In its decline the Society had become an historical society exclusively. When, in 1926, it was revived by Dr. C. N. Bell, one of its early and most indefatigable members and officers, it was, of course, as a historical society. A further decade of fruitful work followed in which no less than thirty-eight historical papers were read before the Society, although unfortunately only a few were published. The Society no longer enjoyed a grant, however small, from the Province, and did not succeed in raising by fees, contributions, or exhibitions, the revenue it had once commanded. The Society could no longer hope to keep the central scholarly group of a small if vigorous community, as Dr. Stewart indicated in his retiring presidential address in 1934, and could no longer play the part it had once done. Perhaps the judgment was formed on too modest an estimate of the place of historical studies in modern societies but in its general outline it was sound.

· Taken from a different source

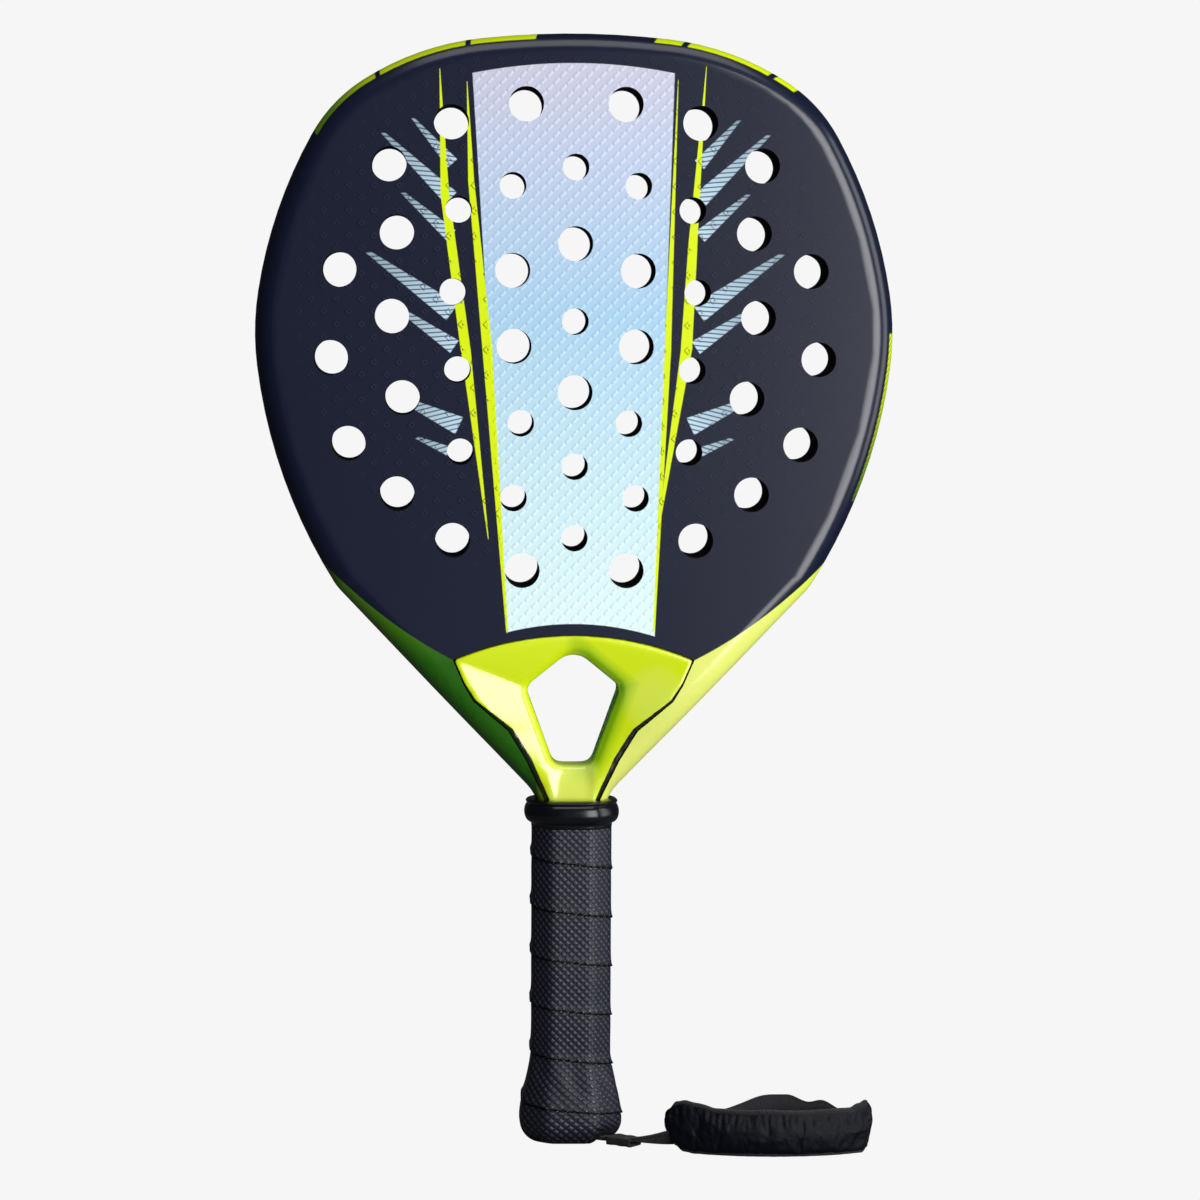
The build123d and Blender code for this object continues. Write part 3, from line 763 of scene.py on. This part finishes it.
class RACKET_OT_head(bpy.types.Operator):
    """Lacquers the frame tube, both faces and the foam core"""

    bl_idname = "racket.head"
    bl_label = "Head"

    def execute(self, context):
        settings = context.scene.racket_lacquer
        lacquer = head_lacquer("frame_lacquer", settings)
        shell = copy_of("frame_tube", "frame_shell")
        smooth_by_angle(shell)
        add_modifier(shell, "WEIGHTED_NORMAL", keep_sharp=True)
        finish_piece(shell, RACKET, lacquer, ["frame_tube"])
        face_finish = head_lacquer("face_lacquer", settings)
        dress("front_face", face_finish)
        dress("rear_face", face_finish)
        core = copy_of("foam_core", "core_block")
        smooth_by_angle(core)
        black = foam("eva_foam", paint(9, 10, 15), paint(26, 27, 36))
        finish_piece(core, RACKET, black, ["foam_core"])
        return {"FINISHED"}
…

At any rate, after a second period of inactivity, the Society was revived a second time in 1944, this time to play a part not incomparable with that of its first great period. The inspirers of this latest revival were the late Mrs. R. F. McWilliams, Mr. J. L. Johnston, Legislative Librarian, and Hon. Ivan Schultz, then Minister of Health. What marked this revival was not only the coming together again, as in 1926, of those who were studying the history of Manitoba, but the grant by the Province of funds for special projects to be administered by the Society. These were the study of the contributions made by the ethnic groups of its population to the Province, of which the first to be published, Prof. Paul Yuzyk's The Ukrainians of Manitoba, appeared this year, the support of archeological or pre-historical research, in particular the distinguished work of Mr. Chris Vickers of Baldur, and the collection of the materials of local and provincial history. Thus the Society was given the means to encourage valuable work within its own field of interest, diminished though that was from the days of its foundation. In the preservation of the Ross House as a monument of Red River days and as an attraction to tourists the Society also began a fruitful line of work, at once proper to the Society and much needed in Manitoba with its long picturesque and sadly neglected past. During the same period the Society has heard and has published forty papers in its Third Series of Transactions not counting those, as yet unpublished, of last year.

It would not be seemly, as it is not timely, to attempt to assess the value of the work of this third and latest revival of the Society's work, which I am sure we all hope will be indefinitely prolonged. But it must be noted that the two periods of inactivity in the past occurred only after prolonged effort by members who gave of their leisure freely in what was a public service and well as a private interest. Each one of us can give only so much in such a contribution. The fine membership the Society has enjoyed in recent years, and the number of new and younger members, afford hope that the interest and effort given to the Society's work will indeed be prolonged. But there are necessary deficiencies in service given in leisure time, the want of that promptness, continuity and detailed attention even a small job of administration requires.

For these reasons I would suggest, with the concurrence of your Council, that the Society must now concern itself with three present and, I believe, urgent purposes over and above its present activities. These are the arousing of public interest in its work, the extension of its membership, and the employment of a permanent secretary. We must, I suggest, exert ourselves to make the Society well known and popular throughout Winnipeg and Manitoba. We must not be, or even seem to be, a small circle or closed group, still less a purely Winnipeg Society. And we must extend our membership, not only by increasing the members, but by winning members throughout the Province. We have not had, since 1944, two hundred active members in a given year, practically all from Winnipeg, but we have had, I suspect, a sufficient turn over of members, to have given an average of over two hundred a year. I feel confident that we might work up to a membership of five hundred a year in the next ten years, if we could maintain the programme and the effort now under way.

The Society, however, can increase its influence and membership only if, in my opinion, it can find the means to appoint a permanent and well qualified secretary. If funds are to be administered, correspondence handled, memberships renewed, archives collected, works of restoration and preservation undertaken, someone must be free all the time to give the necessary thought and attention to the detail and planning. The proposal is simple and modest. The history of the Society points to its necessity; our present work requires it; it is not too much to ask of the 800,000 people who now dwell in security and unexampled prosperity where 50,000 pioneered in 1879 and 7000 lived precariously in 1853.